He established Khanqas (schools) in several cities of India.  He was the focal point for the people from various religions, caste, creeds, colours, languages.  They obtained his advise in spiritual development and understanding the Islam in right perspective.  He used to conduct classes of dars Quran and Hadis Nabawi.   Great attention was placed by him on the acquisition of knowledge of Sharia and of the intricate teachings of Tariqah. Lessons were not only given from the classical works of Awliay Allah such as “Fasusu Al Hikam”, “Ruh Ar Arwah”, “Mathanawi Shareef Moualana Rome ra”, “Jazb al Qulub”, “Kash al Mahjoub of Hazrat Data Ganj Bakhsh ra”, “Kashkol-e-Kalimi of Hazrat Shah Kaleem Ullah Shahanjebad wali ra” and various other classical works, but some of his own books’ such as Habib ul Talibun were specifically taught at the Khanqah.

Poetry

He wrote poetry in several languages:  Hindi, Urdu, Persian, Kokani. His poetry of Hindi, Persian and Urdu is still sung by Qawals.   His poetry contains homage to his Pir (Master) and other Sufi Saints of his order such as Shaikh Abdul Qadir Jilani and Khawajah Moinuddin Chishti of Ajmer, India.

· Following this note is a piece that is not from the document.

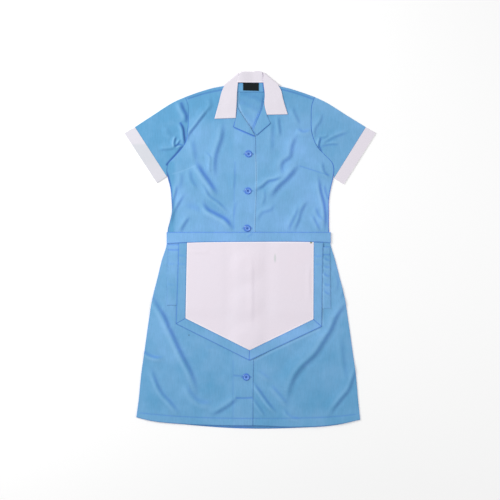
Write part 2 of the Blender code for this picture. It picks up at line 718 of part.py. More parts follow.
def make_apron():
    """The white panel with its pointed hem, and four border strips that meet in mitres."""
    columns, rows = 18, 12
    half = columns // 2
    top = straight([APRON_LEFT[0], APRON_RIGHT[0]], columns)
    top[:, 1] = band_low(top[:, 0]) - GAP
    left = straight([top[0], APRON_LEFT[-1]], rows)
    right = straight([top[-1], APRON_RIGHT[-1]], rows)
    hem_left = straight([APRON_LEFT[-1], APRON_POINT], half)
    hem_right = straight([APRON_POINT, APRON_RIGHT[-1]], half)
    hem = np.concatenate([hem_left, hem_right[1:]])
    wall("apron_panel", patch(top, hem, left, right), apron_under, CLOTH, "white_poplin")

    corners = [Point(x, band_low(x) - GAP) for x in (BORDER_OUT_LEFT[0].x, BORDER_OUT_RIGHT[0].x)]
    inside = [tuple(top[0]), APRON_LEFT[1], APRON_POINT, APRON_RIGHT[1], tuple(top[-1])]
    outside = [corners[0], BORDER_OUT_LEFT[1], BORDER_POINT, BORDER_OUT_RIGHT[1], corners[1]]
    strips = (("left", rows), ("lower_left", half), ("lower_right", half), ("right", rows))
    for at, (side, steps) in enumerate(strips):
        inner = shifted(straight(inside[at:at + 2], steps), -GAP)
        outer = straight(outside[at:at + 2], steps)
        run = (outer[-1] - outer[0]) / np.linalg.norm(outer[-1] - outer[0])
        if at > 0:
            inner[0] += run * 2 * SEAM
            outer[0] += run * 2 * SEAM
        if at < len(strips) - 1:
            inner[-1] -= run * 2 * SEAM
            outer[-1] -= run * 2 * SEAM
        ends = [straight([outer[k], inner[k]], 2) for k in (0, -1)]
        wall(f"apron_border_{side}", patch(*ends, outer, inner), apron_under, CLOTH, "blue_poplin")


def button_profile(plain):
    """Half a button's section, from the middle of its back to the middle of its face."""
    reach = BUTTON_ACROSS / 2
    shoulder = BUTTON_THICK - BUTTON_BEVEL
    side = [(0.0, 0.0), (reach, 0.0), (reach, shoulder), (reach - BUTTON_BEVEL, BUTTON_THICK)]
    if plain:
        return side + [(0.0, BUTTON_THICK)]
    rim = reach - BUTTON_RIM
    floor = BUTTON_THICK - BUTTON_DISH
    return side + [(rim, BUTTON_THICK), (rim - BUTTON_DISH, floor), (0.0, floor)]


def make_buttons():
    """A dished button where it shows, and a plain one behind the apron."""
    around = np.linspace(0.0, 2 * math.pi, BUTTON_SIDES)
    rim = BUTTON_ACROSS / 2 * np.stack([np.cos(around), np.sin(around)])
    for number, spot in enumerate(BUTTONS, start=1):
        below = left_bodice_under if spot.y > WAIST_SEAM_Y else left_skirt_under
        seat = float(below(spot.x + rim[0], spot.y + rim[1]).max()) + CLOTH + GAP
        mesh = bmesh.new()
        line = [mesh.verts.new((r * MM, 0.0, z * MM)) for r, z in button_profile(spot in HIDDEN_BUTTONS)]
        edges = [mesh.edges.new(pair) for pair in zip(line, line[1:])]
        bmesh.ops.spin(
            mesh, geom=line + edges, cent=(0, 0, 0), axis=(0, 0, 1), angle=2 * math.pi,
            steps=BUTTON_SIDES, use_merge=True,
        )
        bmesh.ops.remove_doubles(mesh, verts=mesh.verts, dist=WELD)
        bmesh.ops.recalc_face_normals(mesh, faces=mesh.faces)
        button = add_object(f"button_{number}", mesh, "blue_button")
        button.location = (spot.x * MM, spot.y * MM, seat * MM)


def main():
    clear_scene()
    make_bodice()
    make_skirt()
    make_sleeve("left", ARMHOLE_LEFT, SLEEVE_TOP_LEFT, SLEEVE_HEM_LEFT, CUFF_HEM_LEFT, 1)
    make_sleeve("right", ARMHOLE_RIGHT, SLEEVE_TOP_RIGHT, SLEEVE_HEM_RIGHT, CUFF_HEM_RIGHT, -1)
    make_collar()
    make_neck()
    make_pocket("left", POCKET_LEFT, 0, POCKET_SIDE_LEFT)
    make_pocket("right", POCKET_RIGHT, -1, POCKET_SIDE_RIGHT)
    make_apron()
    make_waistband()
    make_buttons()


main()
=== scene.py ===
# %% [markdown]
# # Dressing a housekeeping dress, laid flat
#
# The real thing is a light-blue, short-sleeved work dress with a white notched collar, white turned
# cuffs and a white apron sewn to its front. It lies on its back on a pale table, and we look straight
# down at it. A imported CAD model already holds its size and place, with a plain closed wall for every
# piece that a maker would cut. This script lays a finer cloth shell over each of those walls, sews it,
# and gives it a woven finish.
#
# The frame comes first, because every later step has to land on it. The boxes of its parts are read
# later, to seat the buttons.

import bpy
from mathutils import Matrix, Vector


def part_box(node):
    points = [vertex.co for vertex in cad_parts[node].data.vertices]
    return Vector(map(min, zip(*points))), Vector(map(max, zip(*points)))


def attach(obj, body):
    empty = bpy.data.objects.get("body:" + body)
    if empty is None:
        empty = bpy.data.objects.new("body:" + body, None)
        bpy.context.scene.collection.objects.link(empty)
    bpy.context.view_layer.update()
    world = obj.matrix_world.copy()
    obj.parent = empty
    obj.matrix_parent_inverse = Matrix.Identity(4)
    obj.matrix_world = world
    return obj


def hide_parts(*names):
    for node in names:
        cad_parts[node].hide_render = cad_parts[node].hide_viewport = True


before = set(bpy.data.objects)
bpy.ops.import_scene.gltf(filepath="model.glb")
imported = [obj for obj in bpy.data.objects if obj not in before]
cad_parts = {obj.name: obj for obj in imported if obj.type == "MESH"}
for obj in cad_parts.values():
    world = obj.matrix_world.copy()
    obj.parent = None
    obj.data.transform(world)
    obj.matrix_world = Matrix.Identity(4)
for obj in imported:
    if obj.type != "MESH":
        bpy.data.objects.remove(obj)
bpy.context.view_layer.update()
print("CAD nodes:", len(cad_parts))

# %% Modules and units
import math
from collections import namedtuple

import bmesh
import bpy
import numpy as np

MM = 0.001
BODY = "root"

# %% [markdown]
# ## Camera, table and light
#
# The dress was photographed from straight above, so the camera looks down the Z axis, and Blender's
# camera does that when its rotation is zero. A long lens far away keeps the hem and the collar at one
# scale, as the flat photo does. A plain white table takes soft shadows. One large lamp stands to the
# left and shapes the folds, a weaker one on the right keeps their far sides open, and a pale sky fills
# the rest, which is how a small studio lights cloth.

# %% Camera above the dress
FRAME_ACROSS = 1.4
LENS = 85.0
SENSOR = 36.0

lens = bpy.data.cameras.new("camera")
lens.lens = LENS
lens.sensor_width = SENSOR
camera = bpy.data.objects.new("camera", lens)
camera.location = (0.0, 0.0, FRAME_ACROSS * LENS / SENSOR)
bpy.context.scene.collection.objects.link(camera)
bpy.context.scene.camera = camera
print("camera height (m):", round(camera.location.z, 3))

# %% Colour codes and the one node helper
FACTOR, COLOUR_A, COLOUR_B, COLOUR_OUT = 0, 6, 7, 2


def linear(code):
    """An sRGB hex colour as linear red, green and blue, with an alpha of 1."""
    parts = [int(code[k:k + 2], 16) / 255 for k in (0, 2, 4)]
    return (*[p / 12.92 if p <= 0.04045 else ((p + 0.055) / 1.055) ** 2.4 for p in parts], 1.0)


def add(tree, kind, inputs, **settings):
    """Adds a node, makes its settings, and fills its sockets with values or links."""
    node = tree.nodes.new(kind)
    for name, value in settings.items():
        setattr(node, name, value)
    for socket, value in inputs.items():
        if isinstance(value, bpy.types.NodeSocket):
            tree.links.new(value, node.inputs[socket])
        else:
            node.inputs[socket].default_value = value
    return node


def new_material(name, roughness):
    """A material with its Principled shader at hand."""
    material = bpy.data.materials.new(name)
    material.use_nodes = True
    shader = material.node_tree.nodes["Principled BSDF"]
    shader.inputs["Roughness"].default_value = roughness
    return material, material.node_tree, shader


# %% Table top
TABLE_HALF = 3.0
TABLE_WHITE = "FBFBFB"
TABLE_GLOW = 0.09

table_white, tree, shader = new_material("matt_white_table", 0.9)
shader.inputs["Base Color"].default_value = linear(TABLE_WHITE)
shader.inputs["Specular IOR Level"].default_value = 0.1
shader.inputs["Emission Color"].default_value = linear(TABLE_WHITE)
shader.inputs["Emission Strength"].default_value = TABLE_GLOW

top = bmesh.new()
corners = [(-1, -1), (1, -1), (1, 1), (-1, 1)]
top.faces.new([top.verts.new((x * TABLE_HALF, y * TABLE_HALF, 0.0)) for x, y in corners])
table_mesh = bpy.data.meshes.new("table_top")
top.to_mesh(table_mesh)
top.free()
table_mesh.materials.append(table_white)
table_top = bpy.data.objects.new("table_top", table_mesh)
bpy.context.scene.collection.objects.link(table_top)
print("table top (m):", 2 * TABLE_HALF)

# %% Lamps and sky
Lamp = namedtuple("Lamp", "name x y z size watts")
LAMPS = [
    Lamp("key_left", -1.8, 1.0, 1.5, 1.3, 44.0),
    Lamp("fill_right", 2.0, -0.2, 1.9, 1.6, 14.0),
]
SKY_STRENGTH = 0.50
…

One of his famous Urdu Couplet

"Hamari Kuchi bhi Nathi Haqeeqat, Tumhare Dar se mili hain Izzat,
Kharab hoone na dejo Sahib, Tumare dar ka bana huwa hunn"

English translation:

"We were nothing in reality, from your door we have attained dignity
Sir, Let us not ruined, At your door we have been fashioned."

Books written

He authored 30+ books in different languages but now being translated in Urdu and English by his disciples.

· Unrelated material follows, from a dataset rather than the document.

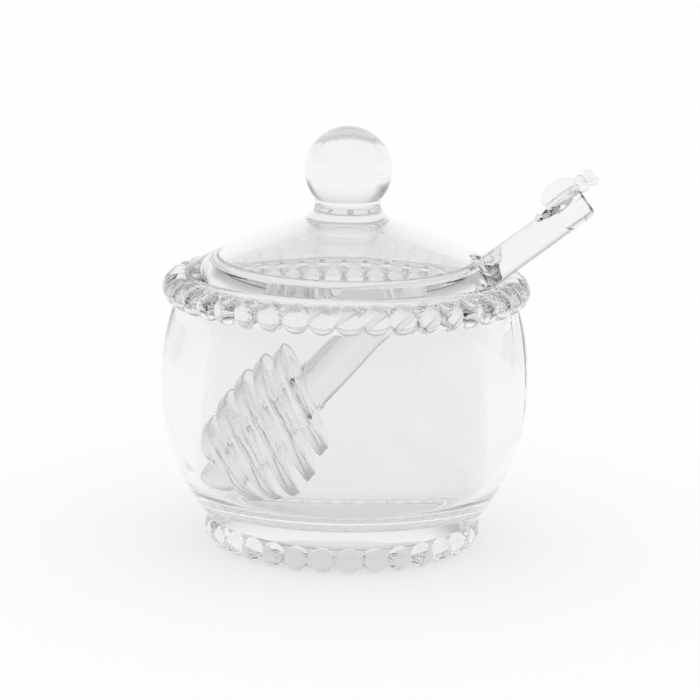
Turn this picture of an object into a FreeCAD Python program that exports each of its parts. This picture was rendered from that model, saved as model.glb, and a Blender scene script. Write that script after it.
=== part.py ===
"""Honey pot of clear pressed glass: the pot, its domed lid and a glass dipper with a bee on its handle.

Frame: millimetres, +Z up. The origin is on the axis of the pot, level with the foot's underside.
The dipper lies in the XZ plane and leaves the pot towards +X, through a notch in the lid.
"""
import FreeCAD
import Part
import math
import os
from FreeCAD import Vector

# ---- pot: barrel belly -------------------------------------------------------------------
belly_r = 55.1            # largest outer radius
belly_z = 48.0            # height of the largest radius
belly_low_arc = 65.0      # profile radius below that height
belly_high_arc = 78.0     # profile radius above it
belly_lift = 1.3          # the belly turns in this far above the foot's wall
rim_z = 80.5              # top face of the rim
neck_drop = 7.5           # the belly ends this far below it

# ---- pot: seat for the lid, and the rim round it -------------------------------------------
seat_r = 46.9             # recess that locates the lid
seat_depth = 3.0
edge_round = 0.6          # rounding of the rim's inner edges
rim_wall = 3.5            # from the recess to the wall between the beads
rim_bead_count = 43
rim_bead_r = 4.3          # the beads are centred on that wall
rim_bead_drop = 3.5       # centres of the beads below the top face
rim_bead_phase = 0.167    # angle of the first bead from -Y towards +X, radians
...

He designed syllabus and methodology for the teachings in  Khanqas which are still practiced and admired.  A possible module of “Theoretical Tasawwauf” could read like this and then a practical approach is done by the Pir (master) himself for disciples (Mureedin).

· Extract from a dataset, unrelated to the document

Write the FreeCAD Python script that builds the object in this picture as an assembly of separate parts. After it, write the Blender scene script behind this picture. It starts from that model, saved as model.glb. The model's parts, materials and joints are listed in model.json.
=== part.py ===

 Aqiqadah of Ahl Al Sunnah wal Jamaa’h
Dealing particularly with the contentious issues such as Tasawassul, Nida, Nadhr, Visitation of the Tombs of Awliay Allah, Urs of Awliay Allah are well defined in Habibul Inam.

 The Etiquette of Discipleship:
Respect, character development, conviction (yaqin) in the Murshid (Master), proper modes of conduct, basic house rules at a deverish lodge are defined in Habib al Talibun

 Mujahada against the Nafs and Shaytan:
Fighting off evil suggestions, resistance to succumbing to the temptations of the ego, fighting carnal basal desires, anger management, evils of arrogance, envy, ostentation, backbiting, slander, gluttony, apathy, refraining from Haram (restricted actions of Islam), are some of the topics that “Habib un Nasf fi Raddil Khnnas” and “Habibul Inam” addresses.
 
 Character Building & Personality Development:
Beautifying one's demeanour, speech, actions, imbuing sincerity, humility, tolerance, compassion, concern for the welfare of others, gratitude, patience are all fundamental lessons that “Habibul Muridin” discusses.

 Spiritual Practices:
Litanies, Nafl Salah (extra prayers), prescribed prayers Adhkar, Ashgal, meditation (Muraqaba), and the method of its performance, pitfalls of and obstacles in the path are taught in “Habibil Awrad” and “Habibul Adhkar”.

 Mystic Poetry and Literature:
Besides Mathnawi of Moulana Rumi, Diwan-e-Habib, Habibul Irshad, Fawaid Al Fuad, Awarif al Marif are some of the books that were widely read and studied.

Wisal (Died) in Bombay (Mumbai) and Tadfeen (Buried) in Hyderabad

Shah Deccan Qutub Konkan Pir Khaja Habib Ali Shah  died at Bombay, India on Thursday, 6th Dhul Hijjah 1323H, Thursday 1 February 1906 C.E., in the Khanqah which was established by him, a learning centre in Dockyard Road, Majgown, Bombay, India,   perpetuating the legacy of selfless service to humanity for which its founder was famous and now it visited by hundreds of people irrespective of religion, caste, creed or colour and all are benefitted by barakah of the Sufi saint.  It is a centre of communal harmony for the community, spreading the word of Islam.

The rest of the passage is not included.